How to Choose Your Niche

  • Start with what you actually teach well. Your own background (opera training, pop vocal experience, work with children) is your credibility foundation. Niching into something you know weakly wastes time and shows in your results.
  • Look for overlap between your skill, client willingness to pay, and local demand. A niche that pays well but has no local students requires building online infrastructure first. A niche with many local students but low pay makes volume unsustainable.
  • Consider your personality. Working with high-pressure audition students is different from teaching retirees. Both can be profitable; pick the environment where you actually want to spend 30 hours per week.
  • Test before committing. Take on 3–5 clients in a potential niche. Track their retention, satisfaction, and how much you enjoy teaching them. That data beats theory.
  • Choose based on your existing network first. If you already know 10 people who need what you’re thinking of offering, start there instead of cold-building a niche with no foundation.

Starting General vs Starting Niche

Many new voice teachers start general to build initial client volume and income quickly. This approach fills your schedule faster but keeps you competing on price and reputation within a crowded market. You’ll spend energy marketing broadly and handling diverse student types and goals.
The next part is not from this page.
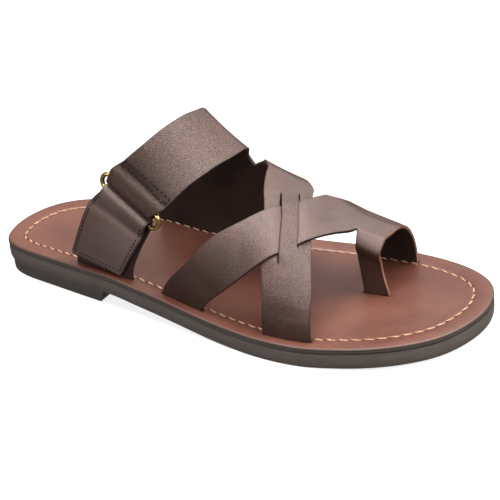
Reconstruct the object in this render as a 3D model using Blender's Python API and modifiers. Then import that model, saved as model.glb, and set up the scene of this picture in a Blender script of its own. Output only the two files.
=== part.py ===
"""Right-foot leather slipper with a toe loop, woven cross straps and a ring-and-tab side strap.

Metres, +Z up, +X to the toes, +Y to the inner (medial) side of the foot.
The origin is under the middle of the sole, on the floor.
"""
import math

import bmesh
import bpy
import numpy as np

for old in list(bpy.data.objects):
    bpy.data.objects.remove(old, do_unlink=True)

# Sole
SOLE_LENGTH = 0.285
BALL_WIDTH = 0.107
INSOLE = 0.0030
OUTSOLE = 0.0081
HEEL_SEAT = 0.0078          # floor to the outsole's underside at the heel
HEEL_LENGTH = 0.0845        # back of the heel to its breast
BREAST_RAKE = 0.0030        # how far the breast leans back at the floor
HEEL_INSET = 0.0009
DISH = 0.0013               # hollow of the footbed inside its stitched rim
RIM = 0.0100                # rim between the edge and the stitch line
EDGE = 0.0006               # broken corner of insole and outsole
GAP = 0.0003                # clearance between pieces that touch

# Upper
INSTEP_HEIGHT = 0.1050      # foot form over the insole at the instep
FORM_POWER = 2.3            # roundness of the foot form's cross-section
LEATHER = 0.0020
LATERAL_SEAT = 0.0055       # edge of the sole to the middle of a strap's slot
MEDIAL_SEAT = 0.0075
MEDIAL_TUCK = 0.0030         # how far the form stands inside the medial seat higher up
WEAVE_LIFT = 0.0008         # strip raised over, or dropped under, its neighbour
SLIT = 0.0012

# Ring, tab and toe strip
RING_WIRE = 0.0026
FOLD_SPACE = 0.0010         # daylight between the two leather folds on the ring
RING_ROOM = 0.0018          # strap edge to the ring's rounded end
FLAP = 0.0150               # end of the instep strap sewn back inside
TAB_GAP = 0.0006            # between leather that is folded back on itself
TAB_STANDOFF = LEATHER + TAB_GAP   # middle of the tab outside the anchor strap's
TOE_BEND = 0.0012           # how far the toe strip bows before it drops

# Sole outline, one row a section: place along the length, lateral and medial
# half-widths as shares of the ball width.
OUTLINE = [
    (0.018, 0.197, 0.182), (0.035, 0.245, 0.245), (0.070, 0.285, 0.318),
    (0.120, 0.308, 0.365), (0.190, 0.332, 0.378), (0.280, 0.362, 0.364),
    (0.370, 0.388, 0.357), (0.460, 0.421, 0.376), (0.550, 0.462, 0.423),
    (0.630, 0.491, 0.467), (0.700, 0.500, 0.493), (0.760, 0.484, 0.500),
    (0.820, 0.443, 0.492), (0.875, 0.380, 0.469), (0.925, 0.288, 0.429),
    (0.960, 0.188, 0.376), (0.985, 0.062, 0.300)]
HEEL_TIP, TOE_TIP = -0.005, 0.125      # sideways place of the two ends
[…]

A better approach for voice lessons specifically is to start semi-general while leaning toward a niche you can dominate locally. Take students across a range, but actively build marketing around your strongest 2–3 niches. Within 6 months, your client base will naturally skew toward the types you attract most effectively. At that point, double down: raise rates for your niche, specialize your marketing messaging, and gently transition away from students outside your focus. This hybrid start-general-lean-niche method gives you early income while building toward a more profitable, less stressful specialization.